On proportional representation, he was emphatic: "You know, nation after nation has considered it (our electoral- college system), and rejected it because it's so old. It was fine when towns were two hundred people -- three hundred people -- to have winner-take-all. We have 35 million people in California. You have to have a more advanced election system . . . Every single Eastern European nation rejected our system when they considered having democratic elections -- as undemocratic."

A revised electoral system, he argued, would also bring non-voters back to the polls. Camejo re-emphasized the point after the election, telling the Ukiah Daily Journal, "(Davis) was elected by 14.63 percent of all eligible voters in California. That is who voted for him. Eighty-five percent of all eligible voters did not vote for Davis. If you consider the fact that the overwhelming majority of people in California did not vote for the person who is now governor, you have to say there is something wrong with our system."

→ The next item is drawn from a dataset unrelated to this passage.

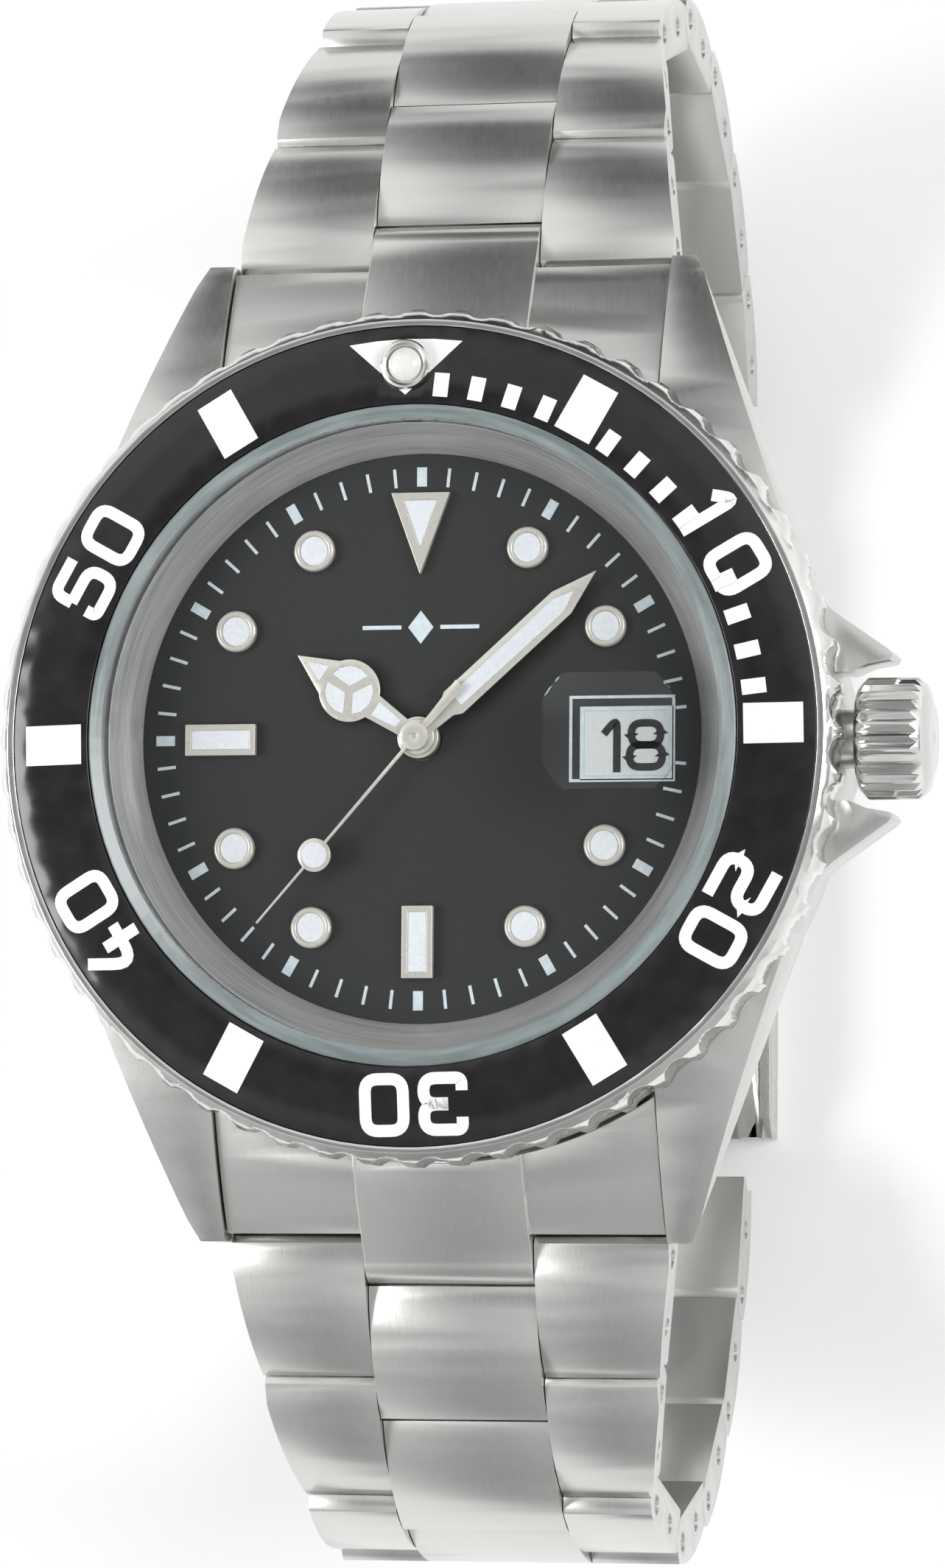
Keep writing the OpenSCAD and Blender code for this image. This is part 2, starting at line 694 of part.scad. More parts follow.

In the election's aftermath, the Greens were probably the most enthusiastic losers in election history. They collected their 5 percent. They made the Democrats sweat. They finally got some decent media coverage. They even scored victories in local elections, running 67 candidates around the state and electing 26 to office, bring the total of Green officeholders to 62.

The question is the future. With so many Greens now holding elected positions around the state, should the party's focus be on local efforts? Should they run a high profile campaign for statewide positions other than governor in 2006? Should they run candidates against liberal Democrats?

Camejo is again pragmatic. "The Green Party has to overcome structural difficulties," he told the Oakland Tribune. "We've got to get a statewide office open with full-time staff, and we've got to increase funding. Those are issues I'm going to be working on during the next few years."

Now, in California at least, Democrats must earn the progressive vote.